# Colorectal Cancer



## nabe (Jan 26, 2012)

How would you translate colorectal cancer into ICD9 code?


----------



## WRICKS12 (Jan 26, 2012)

Colorectal Cancer is coded as 153.9 in ICD9 format.  If the patient has a history of CA of colon it is V10.05.  Hope this helps.


----------



## kumeena (Jan 26, 2012)

WRICKS12 said:


> Colorectal Cancer is coded as 153.9 in ICD9 format.  If the patient has a history of CA of colon it is V10.05.  Hope this helps.



Why not 154.0??


----------



## nabe (Jan 26, 2012)

I agree, why not 154.0? ICD9 153.9 excludes the rectum, which is included in 'colorectal'.


----------



## tpontillo (Jan 26, 2012)

Colon ca unspecified is 153.9.  Unless the doctor specifies where the cancer is use the 153.9.  The 154.0 includes the rectum.  Did the doctor say the rectum was included?  If the doctor only wrote down colon ca then I would use 153.9.


----------



## nabe (Jan 26, 2012)

The exact verbiage is 'colorectal cancer'.. That's all I have.


----------



## RonMcK3 (Jan 26, 2012)

'Colorectal' strikes me as a general term that does not specify a location. You probably need to query the physician for details.
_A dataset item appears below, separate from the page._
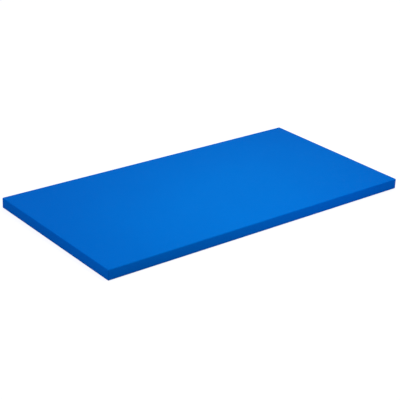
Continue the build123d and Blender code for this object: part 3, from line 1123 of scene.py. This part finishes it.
# %% Metal finishes
def rubbed_metal(name, color, roughness, stretch, depth, nodes):
    """Metal with long fine scratches, made by noise squeezed across the zip."""
    look = Finish(name, color, roughness, Metallic=1.0)
    squeezed = look.add("Mapping", Vector=look.at, Scale=stretch).outputs[0]
    scratches = look.noise(1.0, 4, 0.6, squeezed)
    look.shade(Base_Color=look.between(look.noise(180, 3), dimmed(color), color),
               Roughness=look.ranged(scratches, 0.35, 0.65, roughness - 0.08, roughness + 0.12))
    look.relief(scratches, depth, 0.35)
    look.wear(*(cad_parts[node] for node in nodes))


rubbed_metal("nickel_plate", (0.56, 0.55, 0.53), 0.3, (250.0, 2500.0, 2500.0), 0.01 * MM,
             ("zip_slider_body", "zip_pull_tab"))
rubbed_metal("stop_aluminium", (0.74, 0.74, 0.75), 0.36, (900.0, 900.0, 300.0), 0.015 * MM,
             ("zip_top_stops", "zip_bottom_stop"))
print("finishes:", sorted(m.name for m in bpy.data.materials if m.users))


# %% [markdown]
# ## The stage
#
# The pad lies on a plain pale floor in a white room. The floor is a light grey to every lamp.
# To the camera, and in mirror-like surfaces, most of its grey gives way to a white glow of
# its own, so the room looks white while the contact shadow stays. A brighter lamp would make
# the floor white too, but it would bleach the pad.

# %% Floor
def show(look, plain, shown, output):
    """The plain shader for light that spreads, the shown one for the camera, metal and glass."""
    path = look.add("LightPath").outputs
    seen = look.math("MAXIMUM", path["Is Camera Ray"], path["Is Glossy Ray"])
    seen = look.math("MAXIMUM", seen, path["Is Transmission Ray"])
    mixed = look.add("MixShader", _0=seen, _1=plain.outputs[0], _2=shown.outputs[0])
    look.connect(look.tree.nodes[output], Surface=mixed.outputs[0])


floor_mesh = bpy.data.meshes.new("floor")
floor_mesh.from_pydata([(-30, -30, 0), (30, -30, 0), (30, 30, 0), (-30, 30, 0)], [], [(0, 1, 2, 3)])
floor = bpy.data.objects.new("floor", floor_mesh)
bpy.context.collection.objects.link(floor)
floor_look = Finish("pale_floor", (0.5, 0.5, 0.5), 0.9, 0.0)
shade = floor_look.add("BsdfDiffuse", Color=(0.25, 0.25, 0.25, 1))
glow = floor_look.add("Emission", Strength=0.86)
white_floor = floor_look.add("AddShader", _0=shade.outputs[0], _1=glow.outputs[0])
show(floor_look, floor_look.shader, white_floor, "Material Output")
floor_look.wear(floor)

print("floor:", [round(size) for size in floor.dimensions], "m")


# %% [markdown]
# The room fills the shade with a cool light that is a little stronger behind the pad than
# before it, as in a room with its window at the back. The camera sees plain white instead.

# %% Room
world = bpy.data.worlds.new("soft_room")
bpy.context.scene.world = world
world.use_nodes = True
room = Nodes(world)
fill_strength = 0.904
towards = room.add("VectorMath", {"operation": "DOT_PRODUCT"},
                   _0=room.add("TexCoord").outputs["Generated"], _1=(-0.05, 0.30, 0.0)).outputs["Value"]
fill = room.connect(room.tree.nodes["Background"], Color=(0.66, 0.672, 1.0, 1),
                    Strength=room.math("MULTIPLY_ADD", towards, fill_strength, fill_strength))
show(room, fill, room.add("Background", Color=(1, 1, 1, 1)), "World Output")


print(f"fill light: {fill_strength}")


# %% [markdown]
# A long soft strip lamp hangs over the front side, turned a little, so the top is brightest
# along the front and falls off towards the far left corner. A small cool lamp stands low in
# front of the pad, right of its middle, and wakes the front side there.

# %% Lamps
def soft_lamp(name, size, watts, colour, place, turn):
    """A rectangular lamp that lights the pad and is not seen itself."""
    data = bpy.data.lights.new(name, "AREA")
    data.shape = "RECTANGLE"
    data.size, data.size_y = size
    data.energy, data.color = watts, colour
    lamp = bpy.data.objects.new(name, data)
    lamp.location, lamp.rotation_euler = place, turn
    lamp.visible_camera = False
    bpy.context.collection.objects.link(lamp)


soft_lamp("strip_lamp", (1.9, 0.4), 11.6, (1.0, 1.0, 0.72), (0.05, -0.30, 1.35), (0, 0, 0.615))
soft_lamp("front_lamp", (0.5, 0.3), 1.7, (0.46, 0.46, 1.0), (0.5, -1.3, 0.35),
          (math.radians(75), 0, 0))
print("lamps:", [lamp.name for lamp in bpy.data.lights])


# %% [markdown]
# ## The camera
#
# A long lens stands six metres away, off the front left corner, and looks down at 24 degrees.
# It leans by two and a half degrees, as a hand-held one does. The three axes are worked out
# from those angles: backwards along the view, to the right, and up. They are the columns of
# the camera's matrix.

# %% Camera
azimuth, elevation, lean = (math.radians(angle) for angle in (-39.705, 24.139, 2.617))
distance, aside, above = 6.2892, -0.0330, -0.0137
right = np.array((math.cos(azimuth), math.sin(azimuth), 0.0))
level_back = np.array((math.sin(azimuth), -math.cos(azimuth), 0.0))
back = math.cos(elevation) * level_back + math.sin(elevation) * np.array((0.0, 0.0, 1.0))
up = np.cross(back, right)
spot = back * distance + right * aside + up * above
leaning_right = math.cos(lean) * right + math.sin(lean) * up
leaning_up = math.cos(lean) * up - math.sin(lean) * right
matrix = np.eye(4)
matrix[:3, :4] = np.column_stack((leaning_right, leaning_up, back, spot))
camera_data = bpy.data.cameras.new("camera")
camera_data.sensor_width = 36
camera_data.lens = 101.783
camera = bpy.data.objects.new("camera", camera_data)
bpy.context.collection.objects.link(camera)
camera.matrix_world = matrix.T.tolist()
bpy.context.scene.camera = camera
bpy.context.scene.view_settings.view_transform = "Standard"
print(f"camera {distance:.2f} m away, lens {camera_data.lens:.1f} mm")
Is there a path report that might shed some light on the question?


----------



## MEME9440 (Apr 2, 2013)

*colorectal Cancer*

Did we ever get an answer to this question?


----------



## patrickniccolo (Nov 19, 2014)

*colorectal ca*

I agree it's 154.0. If you look in the ICD index, neoplasm>intestine>colon>and rectum = 154.0


----------